_Task description_
Reproduce the material that follows, please, but only from its first line to the line containing "sheet and guide", inclusive.

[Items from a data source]
┄┄┄┄┄┄┄┄┄┄┄┄┄┄┄┄┄┄┄┄

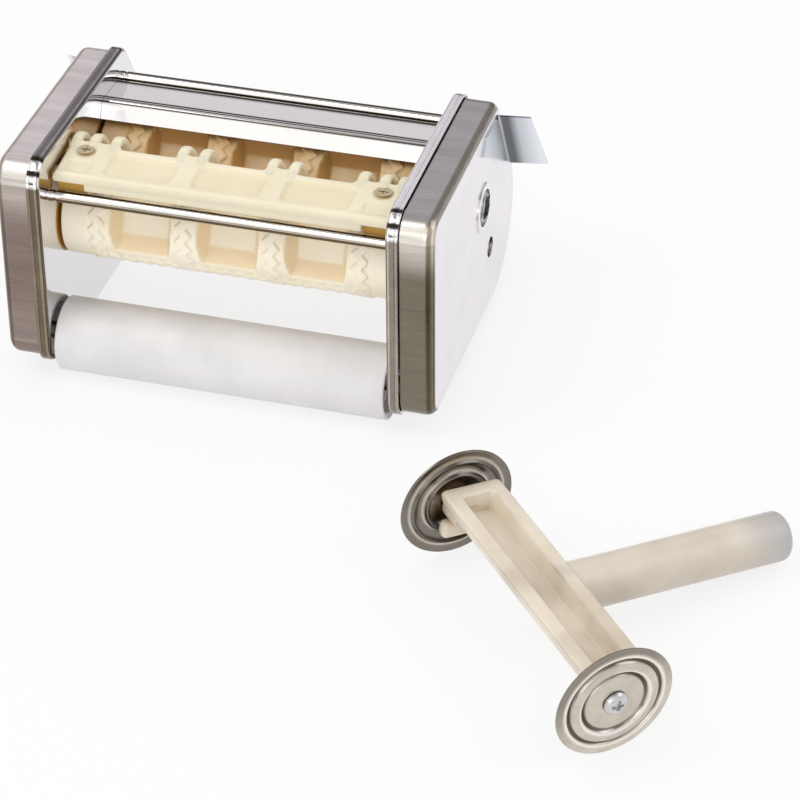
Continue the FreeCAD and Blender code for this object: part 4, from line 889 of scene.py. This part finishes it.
class RAVIOLI_OT_drums(bpy.types.Operator):
    """Make the two moulding drums with their pockets and zigzag ribs"""
    bl_idname = "ravioli.drums"
    bl_label = "Moulding drums"

    def execute(self, context):
        for place, axis, hand, bore in (("front", FRONT_AXIS, 1, 5.0), ("rear", REAR_AXIS, -1, 6.0)):
            roller = place + "_roller"
            piece(place + "_drum", [drum(context.scene.ravioli_sizes, axis, hand, bore)], roller,
                  place + " drum cream", roller, 50)
        return {"FINISHED"}


class RAVIOLI_OT_comb(bpy.types.Operator):
    """Make the ribbed dough comb with its hooked fingers"""
    bl_idname = "ravioli.comb"
    bl_label = "Dough comb"

    def execute(self, context):
        piece("moulded_comb", comb_skins(context.scene.ravioli_sizes), "machine", "cream comb",
              "dough_comb", 60)
        return {"FINISHED"}


class RAVIOLI_OT_cheeks(bpy.types.Operator):
    """Make the pressed cheeks with their rounded, creased flanges"""
    bl_idname = "ravioli.cheeks"
    bl_label = "Cheeks"

    def execute(self, context):
        for side, s in (("left", -1), ("right", 1)):
            piece(side + "_cheek", [cheek_skin(s)], "machine", side + " frame steel",
                  side + "_side_frame", 40)
        return {"FINISHED"}


class RAVIOLI_OT_rods(bpy.types.Operator):
    """Make the chromed rods, the bent sheet and the white guide roller"""
    bl_idname = "ravioli.rods"
    bl_label = "Rods, sheet and guide roller"

    def execute(self, context):
        rods = (("front_rod", (13.5, 78.8), 2.6, "front_tie_rod"),
                ("top_rod", (104.5, 87.2), 2.6, "top_tie_rod"),
                ("guide_axle", GUIDE_AXIS, 4.0, "guide_roller_axle"))
        for name, centre, radius, stands_for in rods:
            piece(name, [rod_skin(centre, radius)], "machine", "rod steel", stands_for)
        piece("drum_cover_sheet", [sheet_skin()], "machine", "sheet steel",
              "rear_cover_sheet", 50)
        piece("white_guide_roller", [guide_skin()], "guide_roller", "white roller",
              "guide_roller")
        return {"FINISHED"}


class RAVIOLI_OT_cutter(bpy.types.Operator):
    """Make the loose cutter: its handle, wheels and screws"""
    bl_idname = "ravioli.cutter"
    bl_label = "Dough cutter"

    def execute(self, context):
        skins = [cutter_bar(), cutter_grip()] + cutter_hub(-1) + cutter_hub(1)
        piece("cutter_moulding", skins, "cutter", "ivory handle", "cutter_handle", 50)
        for side, s in (("left", -1), ("right", 1)):
            wheel = "cutter_" + side + "_wheel"
            piece(side + "_cutter_disc", [wheel_skin(s)], wheel, "wheel steel", wheel, 45)
            piece(side + "_wheel_screw", pan_head(s), "cutter", "bright screw",
                  "cutter_" + side + "_screw", 45)
        return {"FINISHED"}


# Camera of the photograph, found for the machine's own drawing: turns in degrees, distances in millimetres
CAMERA_TURN = 16.12
CAMERA_DOWN = 34.86
CAMERA_ROLL = -0.45
CAMERA_AIM = (0.0, 50.0, 50.0)
CAMERA_OFF = (65.289, -72.467, 1472.98)
CAMERA_LENS = 152.29

# Lamps, in metres and watts: name, place, size and power
LAMPS = (("key", (-0.9, -0.5, 1.5), 0.9, 7.5), ("fill", (1.3, 0.3, 1.1), 1.1, 4.0),
         ("low front", (0.1, -1.6, 0.35), 1.0, 3.0))
LAMPS_AIM = (0.0, -0.1, -0.03)


class RAVIOLI_OT_stage(bpy.types.Operator):
    """Set the pale floor, the soft light and the camera"""
    bl_idname = "ravioli.stage"
    bl_label = "Floor, light and camera"

    def execute(self, context):
        self.add_floor(context.scene)
        self.add_world(context.scene)
        self.add_lamps(context.scene)
        self.add_camera(context.scene)
        context.scene.view_settings.view_transform = "Standard"
        return {"FINISHED"}

    def add_floor(self, scene):
        """A wide pale floor under the guide roller; the camera and reflections see it nearly white."""
        size, seen_glow = 6.0, 0.8
        mesh = bpy.data.meshes.new("studio_floor")
        corners = [(x * size, y * size, FLOOR_Z) for x, y in ((-1, -1), (1, -1), (1, 1), (-1, 1))]
        mesh.from_pydata(corners, [], [(0, 1, 2, 3)])
        floor = bpy.data.objects.new("studio_floor", mesh)
        scene.collection.objects.link(floor)
        tree, shader = start("pale floor", {"Base Color": (0.86, 0.86, 0.865), "Roughness": 0.9})
        glow = node(tree, "ShaderNodeEmission", (0, -300), {"Color": WHITE})
        path = node(tree, "ShaderNodeLightPath", (-600, 300)).outputs
        seen = maths(tree, "MAXIMUM", (-400, 300), path["Is Camera Ray"], path["Is Glossy Ray"])
        share = maths(tree, "MULTIPLY", (-200, 300), seen, seen_glow)
        inputs = {0: share, 1: shader.outputs[0], 2: glow.outputs[0]}
        mixed = node(tree, "ShaderNodeMixShader", (300, 0), inputs)
        feed(tree, tree.nodes["Material Output"].inputs["Surface"], mixed.outputs[0])
        mesh.materials.append(bpy.data.materials["pale floor"])

    def add_world(self, scene):
        """White to the camera. Reflections see a light front, a dark ceiling, a grey back and light sides."""
        world = bpy.data.worlds.new("studio")
        world.use_nodes = True
        scene.world = world
        tree = world.node_tree
        where = node(tree, "ShaderNodeTexCoord", (-1400, 0)).outputs["Generated"]
        parts = split(tree, where, (-1200, 0))
        share = remap(tree, turn_over(tree, parts, (-1000, -200)), 0.0, 1.0, (-700, -200), 0.0, math.pi)
        dark, dim = (0.05, 0.045, 0.045), (0.34, 0.33, 0.33)
        light, grey, pale = (1.0, 0.99, 0.97), (0.58, 0.56, 0.58), (0.74, 0.72, 0.76)
        bands = [(0.0, dark), (0.03, dark), (0.07, light), (0.34, light), (0.39, dim), (0.52, dim),
                 (0.60, grey), (0.82, pale), (0.90, pale), (0.96, dark)]
        room = colour_bands(tree, share, bands, (-550, -200))
        aside = maths(tree, "ABSOLUTE", (-1000, 300), parts["X"])
        aside = remap(tree, aside, 0.0, 1.0, (-700, 300), 0.45, 0.8)
        sides = mix(tree, aside, room, (0.88, 0.88, 0.93), (-300, -100))
        height = remap(tree, parts["Z"], 0.0, 1.0, (-700, 100), -0.4, 0.8)
        soft = mix(tree, height, (0.86, 0.86, 0.86), (0.84, 0.84, 0.84), (-400, 100))
        path = node(tree, "ShaderNodeLightPath", (-600, 600)).outputs
        for_gloss = mix(tree, path["Is Glossy Ray"], soft, sides, (-100, 0))
        for_camera = mix(tree, path["Is Camera Ray"], for_gloss, WHITE, (100, 100))
        feed(tree, tree.nodes["Background"].inputs["Color"], for_camera)

    def add_lamps(self, scene):
        """Three soft lamps: a strong one high at the left front, one at the right and one low in front."""
        for name, place, size, power in LAMPS:
            lamp = bpy.data.lights.new(name, "AREA")
            lamp.size = size
            lamp.energy = power
            obj = bpy.data.objects.new(name, lamp)
            obj.location = place
            aim = Vector(LAMPS_AIM) - Vector(place)
            obj.rotation_euler = aim.to_track_quat("-Z", "Y").to_euler()
            scene.collection.objects.link(obj)

    def add_camera(self, scene):
        """The photograph's camera, carried from the machine's drawing into the leaned frame."""
        turn, down, roll = (math.radians(q) for q in (CAMERA_TURN, CAMERA_DOWN, CAMERA_ROLL))
        ahead = np.array([-math.sin(turn) * math.cos(down), math.cos(turn) * math.cos(down), -math.sin(down)])
        level = np.array([math.cos(turn), math.sin(turn), 0.0])
        right, up = turned(level, np.cross(level, ahead), -roll)
        eye = np.array(CAMERA_AIM) + right * CAMERA_OFF[0] + up * CAMERA_OFF[1] - ahead * CAMERA_OFF[2]
        pose, origin = np.eye(4), leaned([0.0, 0.0, 0.0])
        pose[:3, :3] = np.stack([(leaned(q) - origin) * 1000 for q in (right, up, -ahead)], axis=-1)
        pose[:3, 3] = leaned(eye)
        camera = bpy.data.cameras.new("photo camera")
        camera.lens = CAMERA_LENS
        camera.sensor_width = 36.0
        camera.clip_start = 0.05
        camera.clip_end = 50.0
        obj = bpy.data.objects.new("photo camera", camera)
        obj.matrix_world = Matrix(pose.tolist())
        scene.collection.objects.link(obj)
        scene.camera = obj


STEPS = (RAVIOLI_OT_finishes, RAVIOLI_OT_drums, RAVIOLI_OT_comb, RAVIOLI_OT_cheeks, RAVIOLI_OT_rods,
         RAVIOLI_OT_cutter, RAVIOLI_OT_stage)


class RAVIOLI_PT_panel(bpy.types.Panel):
    """Lists the sizes, the colours and the steps"""
    bl_idname = "RAVIOLI_PT_panel"
    bl_label = "Ravioli Maker"
    bl_space_type = "VIEW_3D"
    bl_region_type = "UI"
    bl_category = "Ravioli Maker"

    def draw(self, context):
        for group in (context.scene.ravioli_sizes, context.scene.ravioli_colours):
            for name in group.__annotations__:
                self.layout.prop(group, name)
        for step in STEPS:
            self.layout.operator(step.bl_idname)


CLASSES = (RavioliSizes, RavioliColours, *STEPS, RAVIOLI_PT_panel)


def register():
    """Adds the classes and the two groups of settings."""
    for cls in CLASSES:
        bpy.utils.register_class(cls)
    bpy.types.Scene.ravioli_sizes = bpy.props.PointerProperty(type=RavioliSizes)
    bpy.types.Scene.ravioli_colours = bpy.props.PointerProperty(type=RavioliColours)


def unregister():
    """Takes them away again."""
    del bpy.types.Scene.ravioli_sizes
    del bpy.types.Scene.ravioli_colours
    for cls in reversed(CLASSES):
        bpy.utils.unregister_class(cls)


def main():
    """Builds everything in order."""
    register()
    bpy.ops.ravioli.finishes()
    bpy.ops.ravioli.drums()
    bpy.ops.ravioli.comb()
    bpy.ops.ravioli.cheeks()
    bpy.ops.ravioli.rods()
    bpy.ops.ravioli.cutter()
    bpy.ops.ravioli.stage()
    bpy.context.view_layer.update()


if __name__ == "__main__":
    main()
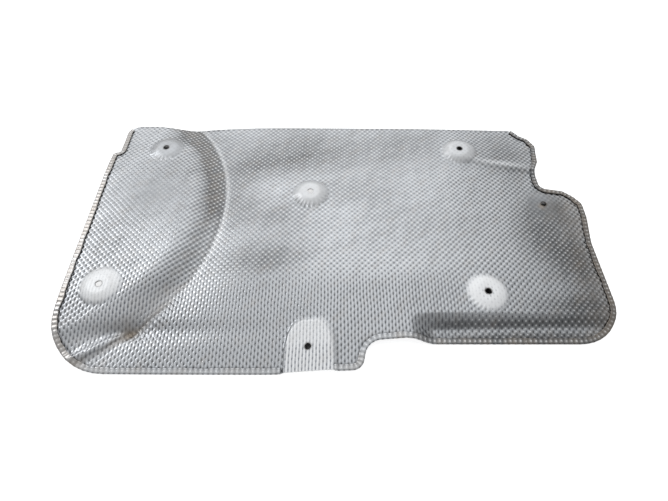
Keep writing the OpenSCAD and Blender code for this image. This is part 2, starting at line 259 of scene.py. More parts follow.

┄┄┄┄┄┄┄┄┄┄┄┄┄┄┄┄┄┄┄┄

_Solution for this task_
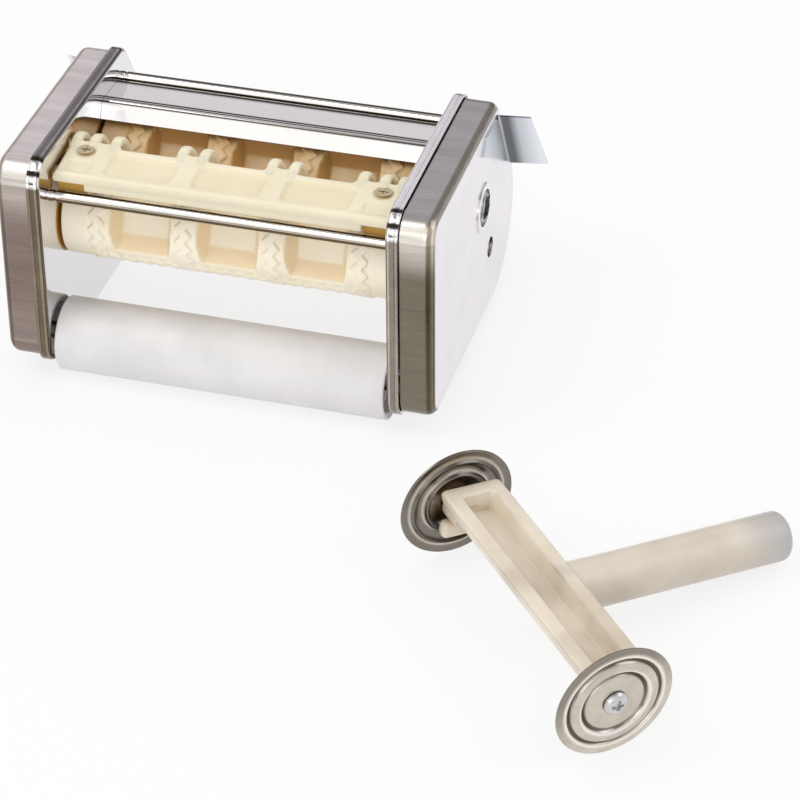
Continue the FreeCAD and Blender code for this object: part 4, from line 889 of scene.py. This part finishes it.
class RAVIOLI_OT_drums(bpy.types.Operator):
    """Make the two moulding drums with their pockets and zigzag ribs"""
    bl_idname = "ravioli.drums"
    bl_label = "Moulding drums"

    def execute(self, context):
        for place, axis, hand, bore in (("front", FRONT_AXIS, 1, 5.0), ("rear", REAR_AXIS, -1, 6.0)):
            roller = place + "_roller"
            piece(place + "_drum", [drum(context.scene.ravioli_sizes, axis, hand, bore)], roller,
                  place + " drum cream", roller, 50)
        return {"FINISHED"}


class RAVIOLI_OT_comb(bpy.types.Operator):
    """Make the ribbed dough comb with its hooked fingers"""
    bl_idname = "ravioli.comb"
    bl_label = "Dough comb"

    def execute(self, context):
        piece("moulded_comb", comb_skins(context.scene.ravioli_sizes), "machine", "cream comb",
              "dough_comb", 60)
        return {"FINISHED"}


class RAVIOLI_OT_cheeks(bpy.types.Operator):
    """Make the pressed cheeks with their rounded, creased flanges"""
    bl_idname = "ravioli.cheeks"
    bl_label = "Cheeks"

    def execute(self, context):
        for side, s in (("left", -1), ("right", 1)):
            piece(side + "_cheek", [cheek_skin(s)], "machine", side + " frame steel",
                  side + "_side_frame", 40)
        return {"FINISHED"}


class RAVIOLI_OT_rods(bpy.types.Operator):
    """Make the chromed rods, the bent sheet and the white guide roller"""
    bl_idname = "ravioli.rods"
    bl_label = "Rods, sheet and guide roller"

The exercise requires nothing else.